The Court notes that a mortgagee's right to foreclose on a mortgage is subject to the equitable defense of laches. See Phinney v. Levine, 117 N.H. 968, 971, 381 A.2d 735 (1977) (holding that defendant's delay in foreclosing on the mortgage constituted laches barring any rights under the notes). However, laches is not triggered by the mere passage of time, and the trial court has broad discretion in deciding whether the circumstances justify its application. See Miner v. A & C Tire Co., Inc., 146 N.H. 631, 633, 776 A.2d 1286 (2001). In order for the defense of laches to apply, the party invoking the doctrine must demonstrate that the delay in bringing the action was unreasonable and that the delay was prejudicial to that party. In re Weber, 283 B.R. 630, 636, n. 11 (Bankr. D.Mass.2002). It is true that the Defendant had unreasonably delayed in asserting his rights, but the Plaintiffs failed to show any prejudice from the delay. The Plaintiffs did not present facts to show that they had sufficient funds during the past years to pay off the loan so as not to accrue interest on the note. In fact, due to the Defendant's delay in foreclosing the property, the Plaintiffs could live on the property without making any payment for several years. Balancing the equities, the Court finds that the doctrine of laches does not apply to this case. Count VI is dismissed.
Count VII alleged that the Defendant had unjustly enriched himself through his actions and inactions. The Defendant responded that the terms of the note are just and lawful and that the Plaintiffs have had the use of these funds since 1998. The Plaintiffs failed to plead sufficient facts to demonstrate how the Defendant enriched himself at the expense of the Plaintiffs. Count VII is denied.
As a general matter, the Defendant argues that the Plaintiffs lack standing to sue him because they did not list any of these claims in their bankruptcy petition. The Court disagrees. As described above, the Plaintiffs listed the Defendant as an unsecured creditor in their schedules, and the Plaintiffs proposed to pay a portion of the Defendant's claim in their Chapter 13 plan prior to their case being converted. Further, even if these claims were not listed in the bankruptcy petition, neither the Bankruptcy Code nor the Federal Rules of Bankruptcy Procedure precludes the unlisted creditors from being sued.
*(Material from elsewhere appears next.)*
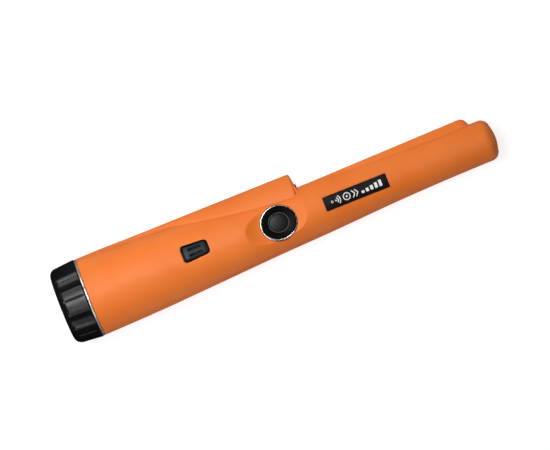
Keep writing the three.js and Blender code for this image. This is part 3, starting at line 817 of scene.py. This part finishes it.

However, the Court accords to the Defendant's argument that the Plaintiffs do not have standing to bring this adversary proceeding. The rights of action arising upon the contracts or property of the debtors, not yet resolved into suit, pass to the trustee as a representative *45 of the estate. See 1 KING ET AL § COLLIER ON BANKRUPTCY ¶704.03 (15th rev. ed.2004). On November 28, 2003, the Chapter 7 trustee filed a report of no distribution stating that the estate has been fully administered. The trustee is allowed to use his best business judgment in deciding not to pursue assets that ax'e limited or difficult to collect, and this Court respects the trustee's business judgment. See Frostbaum v. Ochs, 277 B.R. 470 (E.D.N.Y.2002).
CONCLUSION
For all of the reasons stated above, the Defendant's motion to dismiss is granted. This opinion constitutes the Court's findings and conclusions of law in accordance with Federal Rule of Bankruptcy Procedure 7052. The Court will issue a separate judgment consistent with this opinion.
NOTES
[1] The note was not attached to either the Plaintiffs' complaint or the Defendant's motion. However, the Court reviewed the note as attached to the Defendant's motion for relief from the automatic stay filed in the case in chief on February 6, 2004. The parties agreed to postpone the motion for relief until the determination of the adversary proceeding and upon adequate protection payments.
[2] Section 398-A:2(I), "Interest and Interest Rates; Disclosure" states that
I. The allowable rate of interest computed on the unpaid balance that any person may directly or indirectly charge, take or receive for a second mortgage loan secured by property which is occupied in whole or in part at the time said loan is made as a home by any obligor on the mortgage debt or any person granting or releasing any interest under said mortgage shall be the rate agreed upon in the note between borrower and lender, and shall be the rate agreed upon in the note between borrower and lender, and following the sixth month of any period in which a loan has been in continuous default not more than 1-1/2 percent per month on any unpaid balances.
N.H.Rev.Stat. Ann. § 398-A:2(I) (1998 & Supp.2003).
[3] RSA 398-A: 10(11), reads as follows:
The provisions of this chapter shall not apply to any natural person making not more than 4 second mortgage home loans within any period of 12 consecutive months with his own funds and for his own investment without an intent to resell such mortgage loans.
N.H.Rev.Stat. Ann. § 398-A: 10(11) (1998 & Supp.2003).